South Australia has decided against imposing increased local COVID-19 restrictions despite the ongoing outbreak in Victoria.

The state's transition committee met on Tuesday and resolved to keep the current level of measures in place.

They largely restrict most venues, including pubs, restaurants and other business to 75 per cent of their usual capacity.

But Police Commissioner Grant Stevens said tougher measures could be imposed if the situation across the border continued to deteriorate.

"There was a conversation on what those trigger points may be that would see restrictions coming back into place," he said.

"We can't ignore the fact that there are very concerning situations in Victoria.

"The number of exposure sites is significant."

Mr Stevens urged anyone with any virus symptoms, no matter how minor, to get tested, expressing some concern at the relatively low level of tests being conducted.

He said that would give health officials the earliest possible opportunity to get on top of any community cases.
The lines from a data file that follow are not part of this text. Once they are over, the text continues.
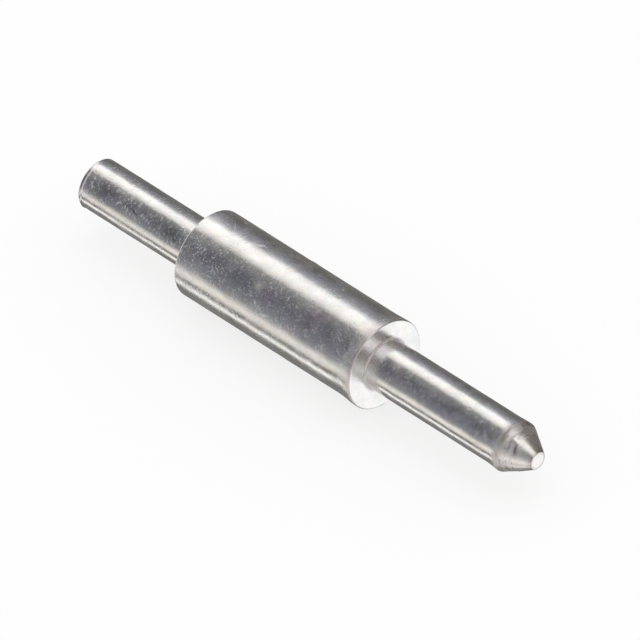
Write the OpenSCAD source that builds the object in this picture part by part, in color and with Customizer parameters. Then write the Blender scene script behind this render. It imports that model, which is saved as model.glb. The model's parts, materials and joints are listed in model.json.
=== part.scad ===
// Turned pin for a printed circuit board: a tapered lead, a thick collar and a plain post.
// It lies along X. The origin is on its axis, in the face of the collar that sits on the board.
// The lead points to +X and the post to -X. Millimetres.

/* [Lead] */
// Diameter of the lead, which goes into the board's plated hole
lead_d = 1; // [0.7:0.05:1.3]
// Length of the lead, from the seat on the collar to the flat at its tip
lead_len = 3.92; // [2.5:0.01:8]
// Diameter of the small flat that ends the taper
tip_d = 0.36; // [0.2:0.02:0.5]
// Angle between the taper and the axis, in degrees
taper_angle = 30; // [20:1:45]
// Height of the rolled lip where the taper starts
taper_lip = 0.015; // [0.005:0.005:0.03]
// Length of the stretch that swells into that lip
taper_lip_len = 0.24; // [0.1:0.02:0.4]

/* [Collar] */
// Diameter of the collar, which stops the pin on the board
collar_d = 1.75; // [1.5:0.05:3]
// Length of the collar
collar_len = 4.55; // [1.5:0.05:10]
// Height of the lip that facing the seat left round its rim
seat_lip = 0.024; // [0.005:0.001:0.03]
// Length of the stretch that swells into that lip
seat_lip_len = 0.14; // [0.1:0.02:0.4]
// Radius of the rim at the post's side
collar_edge_r = 0.02; // [0.01:0.01:0.15]

/* [Post] */
// Diameter of the post, which takes the wire, socket or second board
post_d = 1; // [0.7:0.05:1.3]
// Length of the post, from the back of the collar to its flat end
post_len = 2.9; // [1:0.05:8]
// Radius of the rim at the post's flat end
post_edge_r = 0.03; // [0.02:0.01:0.15]

/* [Corners] */
// Radius left in the corner where the lead leaves the seat
lead_root_r = 0.02; // [0.01:0.01:0.08]
// Radius left in the corner where the post leaves the collar
post_root_r = 0.03; // [0.01:0.01:0.08]

/* [Hidden] */
$fn = 96;

lead_r = lead_d / 2;
tip_r = tip_d / 2;
collar_r = collar_d / 2;
post_r = post_d / 2;

// the taper runs from the lip's crest down to the flat
lip_r = lead_r + taper_lip;
taper_len = (lip_r - tip_r) / tan(taper_angle);
taper_start = lead_len - taper_len;

// the back of the collar and the free end of the post
collar_back = -collar_len;
post_end = collar_back - post_len;

// 2-D sections have the radius along x and the axis along y

// What a corner of radius r loses when it is rounded, for a corner at the origin that opens to -x and +y
module rounded_off(r) {
    difference() {
        translate([-r, -r]) square(2 * r);
        translate([-r, r]) circle(r);
    }
}

// What a corner of radius r keeps, for a corner at the origin that opens to +x and +y
module left_in_corner(r) {
    difference() {
        square(r);
        translate([r, r]) circle(r);
    }
}

module lead_section() {
    polygon([
        [0, 0],
        [lead_r, 0],
        [lead_r, taper_start - taper_lip_len],
        [lip_r, taper_start],
        [tip_r, lead_len],
        [0, lead_len]
    ]);
    translate([lead_r, 0]) left_in_corner(lead_root_r);
}

module collar_section() {
    difference() {
        polygon([
            [0, collar_back],
            [collar_r, collar_back],
            [collar_r, -seat_lip_len],
            [collar_r + seat_lip, 0],
            [0, 0]
        ]);
        translate([collar_r, collar_back]) rounded_off(collar_edge_r);
    }
}

module post_section() {
    difference() {
        translate([0, post_end]) square([post_r, post_len]);
        translate([post_r, post_end]) rounded_off(post_edge_r);
    }
    translate([post_r, collar_back]) mirror([0, 1]) left_in_corner(post_root_r);
}

// One piece of round bar, turned in one set-up
module pin() {
    color([0.80, 0.80, 0.79])
        rotate([0, 90, 0])
            rotate_extrude() {
                lead_section();
                collar_section();
                post_section();
            }
}

pin();
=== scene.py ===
# A turned, plated pin for a circuit board, lying on a pale floor.
import json
import math

import bpy
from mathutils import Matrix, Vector


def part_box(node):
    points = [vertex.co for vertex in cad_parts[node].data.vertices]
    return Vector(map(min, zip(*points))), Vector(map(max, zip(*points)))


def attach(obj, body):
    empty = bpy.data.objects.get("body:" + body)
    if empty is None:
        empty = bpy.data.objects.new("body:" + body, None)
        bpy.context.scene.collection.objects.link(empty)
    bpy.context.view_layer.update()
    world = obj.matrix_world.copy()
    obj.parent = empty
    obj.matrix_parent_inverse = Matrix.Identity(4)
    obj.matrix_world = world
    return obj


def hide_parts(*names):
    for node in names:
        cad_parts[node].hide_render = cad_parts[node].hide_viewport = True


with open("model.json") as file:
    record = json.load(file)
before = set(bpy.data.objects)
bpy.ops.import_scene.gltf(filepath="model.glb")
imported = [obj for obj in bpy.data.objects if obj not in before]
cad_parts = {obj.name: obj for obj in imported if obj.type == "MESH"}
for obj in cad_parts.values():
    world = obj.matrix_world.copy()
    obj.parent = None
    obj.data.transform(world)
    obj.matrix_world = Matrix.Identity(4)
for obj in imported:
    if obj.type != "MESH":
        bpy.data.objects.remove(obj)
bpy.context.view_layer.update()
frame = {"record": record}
print("frame loaded")

mm = 0.001
degree = math.pi / 180


# Small helpers for node trees

def addNode(tree, kind, at=(0, 0), **settings):
    node = tree.nodes.new(kind)
    node.location = (at[0] * 180, at[1] * -160)
    for name, value in settings.items():
        setattr(node, name, value)
    return node


def plug(tree, value, socket):
    # a socket is linked, anything else is written on the socket as its value
    if isinstance(value, bpy.types.NodeSocket):
        tree.links.new(value, socket)
    else:
        socket.default_value = value


def mathNode(tree, operation, *values, at=(0, 0)):
    node = addNode(tree, "ShaderNodeMath", at, operation=operation)
    for value, socket in zip(values, node.inputs):
        plug(tree, value, socket)
    return node.outputs[0]


def vectorNode(tree, operation, *values, at=(0, 0)):
    node = addNode(tree, "ShaderNodeVectorMath", at, operation=operation)
    for value, socket in zip(values, node.inputs):
        plug(tree, value, socket)
    return node.outputs["Value" if operation == "DISTANCE" else "Vector"]


def mapRange(tree, value, low, high, toLow=0.0, toHigh=1.0, smooth=False, at=(0, 0)):
    node = addNode(tree, "ShaderNodeMapRange", at, interpolation_type="SMOOTHSTEP" if smooth else "LINEAR")
    inputs = {"Value": value, "From Min": low, "From Max": high, "To Min": toLow, "To Max": toHigh}
    for name, given in inputs.items():
        plug(tree, given, node.inputs[name])
    return node.outputs["Result"]


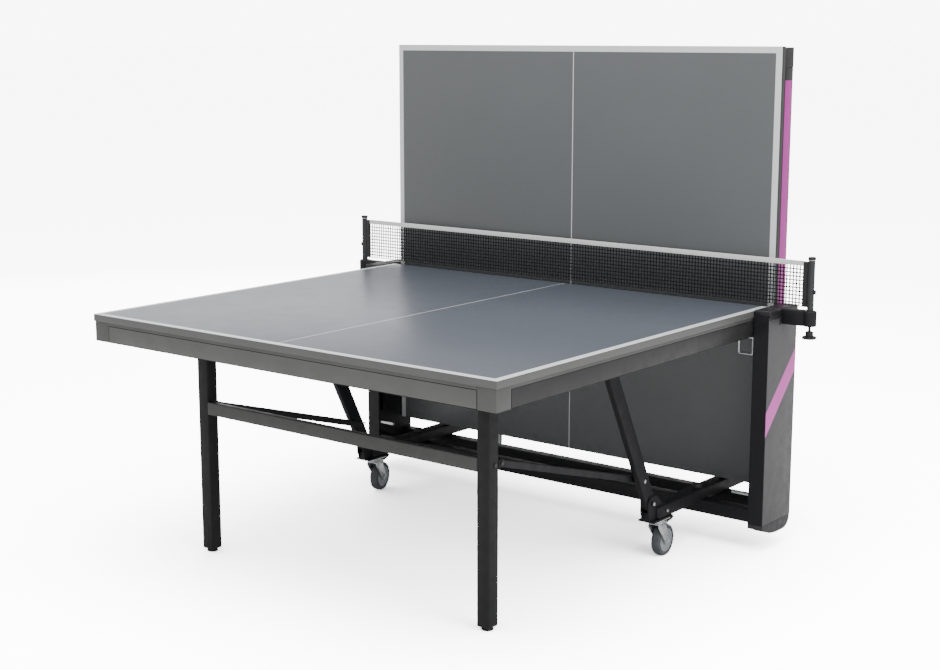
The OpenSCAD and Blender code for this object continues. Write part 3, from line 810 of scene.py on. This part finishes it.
def netting():
    """Square meshes of thin cord, knotted where the cords cross."""
    pitch, half_cord, deep = 11.0, 1.6, 0.9
    across = int(2 * NET_X // pitch)
    wide = 2 * NET_X / across
    up = int((MESH_TOP - NET_LOW) // pitch)
    tall = (MESH_TOP - NET_LOW) / up
    bm = bmesh.new()

    def strand(low, high):
        size = [h - l for l, h in zip(low, high)]
        middle = [(l + h) / 2 for l, h in zip(low, high)]
        place = Matrix.Translation(middle) @ Matrix.Diagonal((*size, 1))
        bmesh.ops.create_cube(bm, size=1, matrix=place)
    for i in range(across + 1):
        x = -NET_X + i * wide
        strand((max(x - half_cord, -NET_X), -deep, NET_LOW),
               (min(x + half_cord, NET_X), deep, MESH_TOP))
    for j in range(up):
        z = NET_LOW + j * tall
        strand((-NET_X, -deep, z - half_cord * (j > 0)), (NET_X, deep, z + half_cord))
    for i in range(1, across):
        for j in range(1, up):
            knot = Matrix.Translation((-NET_X + i * wide, 0, NET_LOW + j * tall))
            bmesh.ops.create_icosphere(bm, subdivisions=1, radius=1,
                                       matrix=knot @ Matrix.Diagonal((2.2, 1.0, 2.2, 1)))
    return bm


def tape():
    """White band folded over the top cord."""
    outline = [(-2, -15), (-2, -2), (-1.4, -0.6), (0, 0), (1.4, -0.6), (2, -2), (2, -15),
               (1.2, -15), (1.2, -2.4), (0, -1.2), (-1.2, -2.4), (-1.2, -15)]
    return prism([(y, NET_TOP + z) for y, z in outline], -NET_X, NET_X, "X", 0)


def sleeves():
    def one():
        return block((NET_X, -3, NET_LOW), (NET_X + SLEEVE_W, 3, NET_TOP - 1), 2.2, 3)
    return both_sides(one)


def net_knob(side):
    stem = disc(4, 699, 724.5, 0.5, 20)
    collar = turned([(0, 683), (11, 683), (12, 684), (12, 697), (10, 699), (0, 699)],
                    32, closed=False)
    grip = lobed(22, 2.4, 10, 676, 683.5, 1.2)
    return at(joined([stem, collar, grip]), side * POST_X, 0, 0)


piece("net_post_tubes", posts(), FAR, post_paint, "net", ["net_posts"])
piece("net_post_caps", post_caps(), FAR, black_plastic, "net")
piece("net_post_rings", post_rings(), FAR, zinc, "net")
net = piece("netting", netting(), FAR, net_cord, "net", ["net_mesh"], 0)
band = piece("net_band", tape(), FAR, tape_cloth, "net", ["net_tape"])
ends = piece("net_end_sleeves", sleeves(), FAR, sleeve_cloth, "net", ["net_sleeves"])
for side, word in ((-1, "left"), (1, "right")):
    knob = f"net_knob_{word}"
    piece(f"net_screw_knob_{word}", net_knob(side), FAR, black_plastic, knob,
          [knob])

# ---------- Casters ----------

TRAIL = 34
WHEEL_R = 50
CHEEK = 16.5


def fork():
    """Pressed steel fork under a bearing race, drawn with its wheel trailing along +Y."""
    race = turned([(0, 112), (20, 112), (22, 113), (22, 115), (20.5, 116), (20.5, 118), (22, 119),
                   (22, 122.7), (21, 123.7), (0, 123.7)], 40, closed=False)
    crown = block((-CHEEK - 2.5, -22, 109), (CHEEK + 2.5, 14, 112), 1.2)
    turns = [math.radians(215 + 165 * i / 10) for i in range(11)]
    arc = [(TRAIL + 12 * math.cos(a), WHEEL_R + 12 * math.sin(a)) for a in turns]
    outline = [(18, 112), (-22, 112), (-22, 99)] + arc

    def side():
        cheek = prism(outline, CHEEK, CHEEK + 2.5, "X", 0.9)
        ear = prism([(12, 102), (26, 102), (28, 104), (28, 114), (26, 116), (12, 116)],
                    CHEEK, CHEEK + 2.5, "X", 0.8)
        return joined([cheek, ear])
    axle = on_x(disc(5, -22, 22, 0.8, 20), 0, TRAIL, WHEEL_R)
    nuts = [on_x(disc(7.5, x, x + 4, 1, 6), 0, TRAIL, WHEEL_R) for x in (-CHEEK - 6.5, CHEEK + 2.5)]
    return joined([race, crown, both_sides(side), axle] + nuts)


def tyre():
    profile = [(36.05, -14), (44, -14), (47.2, -12.8), (49.2, -9), (50, -4),
               (50, 4), (49.2, 9), (47.2, 12.8), (44, 14), (36.05, 14)]
    return on_x(turned(profile, 64), 0, TRAIL, WHEEL_R)


def hub():
    profile = [(5.05, -15), (13, -15), (14, -14), (14, -10), (16, -9), (29, -9), (31, -10),
               (31, -12.2), (33, -13), (36, -13), (36, 13), (33, 13), (31, 12.2), (31, 10),
               (29, 9), (16, 9), (14, 10), (14, 14), (13, 15), (5.05, 15)]
    return on_x(turned(profile, 64), 0, TRAIL, WHEEL_R)


def pedal():
    """A pressed pedal with three ribs under the toe, on its pin."""
    outline = [(16, 104.2), (26, 104.2), (46, 107.4), (64, 110), (74, 113), (76, 116),
               (73.5, 120), (66, 118.8), (58, 116.4), (40, 113), (24, 110), (16, 110)]
    rib = [(60, 116.6), (62, 116.9), (62, 118.4), (60, 118.1)]
    ribs = [prism([(y + 4 * i, z + 0.6 * i) for y, z in rib], -13, 13, "X", 0) for i in range(3)]
    lever = prism(outline, -15.2, 15.2, "X", 1.8, 3)
    pin = on_x(disc(3, -19, 19, 0.5, 16), 0, 20, 107)
    return joined([lever, pin] + ribs)


for end, row in ((-1, "near"), (1, "far")):
    for side, word in ((-1, "left"), (1, "right")):
        which = f"{row}_{word}"
        turn = 0 if end > 0 else math.radians(12 if side < 0 else 2)
        here = (FAR @ Matrix.Translation((side * BEAM_X, end * 320, 0))
                @ Matrix.Rotation(turn, 4, "Z"))
        for name, make, finish, body, slot, node in (
                ("caster_fork", fork, zinc, "fork", "zinc", "fork"),
                ("tyre", tyre, tread, "wheel", "hub_plastic", "wheel"),
                ("hub", hub, hub_plastic, "wheel", "hub_plastic", None),
                ("brake_pedal", pedal, black_plastic, "brake", "black_plastic", "brake")):
            piece(f"{name}_{which}", make(), here, finish, f"{body}_{which}",
                  [f"{node}_{which}"] if node else ())

# ---------- Studio ----------

floor_bm = bmesh.new()
bmesh.ops.create_grid(floor_bm, x_segments=1, y_segments=1, size=200)
floor_mesh = bpy.data.meshes.new("floor")
floor_bm.to_mesh(floor_mesh)
floor_bm.free()
floor_paint = Finish("studio_floor", 0.0, 0.9, Specular_IOR_Level=0.0)
seen = floor_paint.node("ShaderNodeLightPath").outputs["Is Camera Ray"]
floor_paint.wire("Base Color", floor_paint.mix(seen, (0.80, 0.80, 0.80), (9.0, 9.0, 9.0)))
floor_mesh.materials.append(floor_paint.material)
floor = bpy.data.objects.new("floor", floor_mesh)
bpy.context.collection.objects.link(floor)

world = bpy.data.worlds.new("studio")
world.use_nodes = True
sky = world.node_tree
backdrop = sky.nodes["Background"]
backdrop.inputs["Color"].default_value = (1, 1, 1, 1)
seen = sky.nodes.new("ShaderNodeLightPath").outputs["Is Camera Ray"]
strength = sky.nodes.new("ShaderNodeMapRange")
strength.inputs["To Min"].default_value = 0.9
strength.inputs["To Max"].default_value = 8.4
sky.links.new(seen, strength.inputs["Value"])
sky.links.new(strength.outputs[0], backdrop.inputs["Strength"])
bpy.context.scene.world = world


def soft_light(name, place, aim, size, power):
    lamp = bpy.data.lights.new(name, "AREA")
    lamp.shape = "RECTANGLE"
    lamp.size, lamp.size_y = size
    lamp.energy = power
    holder = bpy.data.objects.new(name, lamp)
    holder.location = place
    holder.rotation_euler = (Vector(aim) - Vector(place)).to_track_quat("-Z", "Y").to_euler()
    bpy.context.collection.objects.link(holder)


soft_light("top_light", (0.5, -0.5, 4.5), (0, 0.2, 0.5), (4, 4), 140)
soft_light("right_light", (5.0, -1.0, 3.0), (0, 0.2, 0.7), (3, 3), 90)
soft_light("left_light", (-4.6, 3.4, 2.3), (-0.4, -0.4, 0.76), (3, 2.6), 30)
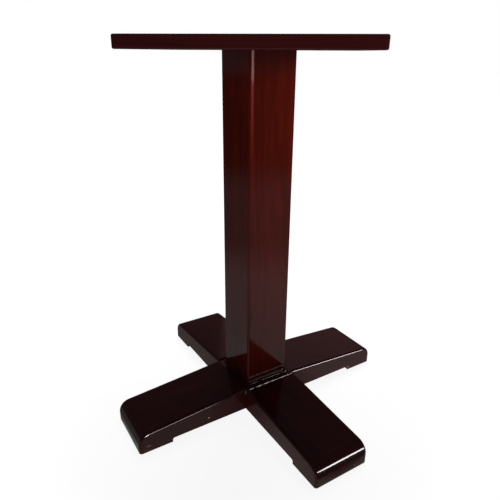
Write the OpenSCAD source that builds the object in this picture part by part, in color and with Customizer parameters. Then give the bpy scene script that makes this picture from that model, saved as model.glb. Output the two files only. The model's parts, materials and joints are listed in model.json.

The commissioner said should the situation in Victoria get worse, local authorities could consider imposing fresh restrictions on the movement of people around SA.

"People need to appreciate just how seriously we take this," he said.

"But at this point, we're confident the community will respond in the manner we need them to."

Victoria recorded three new locally acquired coronavirus cases overnight, taking the total number of cases in the current outbreak to 54.

Currently, all Victorians are not allowed to travel to SA with the exception of people who live within 70 kilometres of the border, who can come and go as usual.

SA reported no new virus cases on Tuesday with 5334 tests conducted in the previous 24 hours.

The state has just two active infections, both returned travellers in hotel quarantine.

However, health officials are still to hear from almost 30,000 people who travelled to SA before the ban and were considered potentially at risk.

They were among about 50,000 people sent text messages to clarify their recent movements.

Mr Stevens said it might be that many of those yet to respond had since returned to Victoria.